Пародия на Одиссею и настоящая, подлинная безумная одиссея человека XX века, за один день совершающего всё то, на что Улиссу потребовались 20 лет.
Чу! внимание! Важная мысль! Однажды Джойс в сердцах бросил: "Жаль, что публика будет искать и находить мораль в моей книге, и еще хуже, что она будет воспринимать ее серьезно. Слово джентльмена, в ней нет ни одной серьезной строчки, мои герои — просто болтуны".
Среди множества правд об Улиссе есть и такая: ядро культуры и шутка одновременно!
В конце концов, и тот, первый Улисс, был прежде всего человек, которому ничто человеческое…
— Что нас больше всего поражает в Одиссее? Медлительность, с которой возвращается Одиссей, то, что он тратит на возвращение домой десять лет… и в течение этих лет, несмотря на любовь к Пенелопе, о которой он так много говорит, он пользуется всяким удобным случаем, чтобы ей изменить.
И вот Одиссей — мистер Блум, Пенелопа — его жена Молли, Телемак Стивен, Антиной — Маллиген, Афина — старая молочница, Дизи — Нестор, любовник Молли Бойлан — Эвримах, молоденькая девушка на пляже — Навсикая, трактирный оратор и ирландский националист — Полифем, содержательница публичного дома — Цирцея, издатель газет — Эол…
Миф Джойса — это и супермиф и травестия на него. Блум — измельчавший за тридцать веков Одиссей эпохи торжествующего прогресса, развратная Молли то, во что превратилась Пенелопа, символ женской верности, добровольно порвавший с семьей Стивен — преданный роду Телемак.

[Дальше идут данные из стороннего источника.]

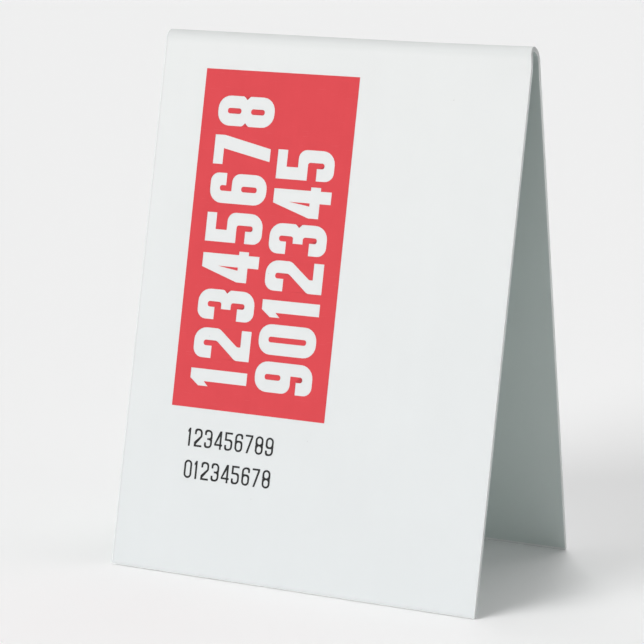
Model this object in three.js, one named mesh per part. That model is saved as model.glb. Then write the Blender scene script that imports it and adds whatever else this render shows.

Нет, нет, здесь что-то не так, не та тональность… Постольку, поскольку история неизменна, гомеровский эпос, гомеровская героика не более, чем инфантилизм юного человечества. История Блума, Молли, Стивена как бы не имеет отношения к Гомеру, но во все времена является единственно значимой историей: жизненные перипетии отношений мужа и жены, конфликт Стивена с Маллиганом и со всем миром. Дело вовсе не в том, сколь глубоко связан Одиссей с джойсовским Блумом, сколько в дегероизации Гомера, в той глубинной правде жизни, которую он упростил или утаил. Время героических мифов и иллюзий кончилось, место внешнего мира заняла правда внутреннего, место геофафических странствий — тончайшие движения души, правда тела.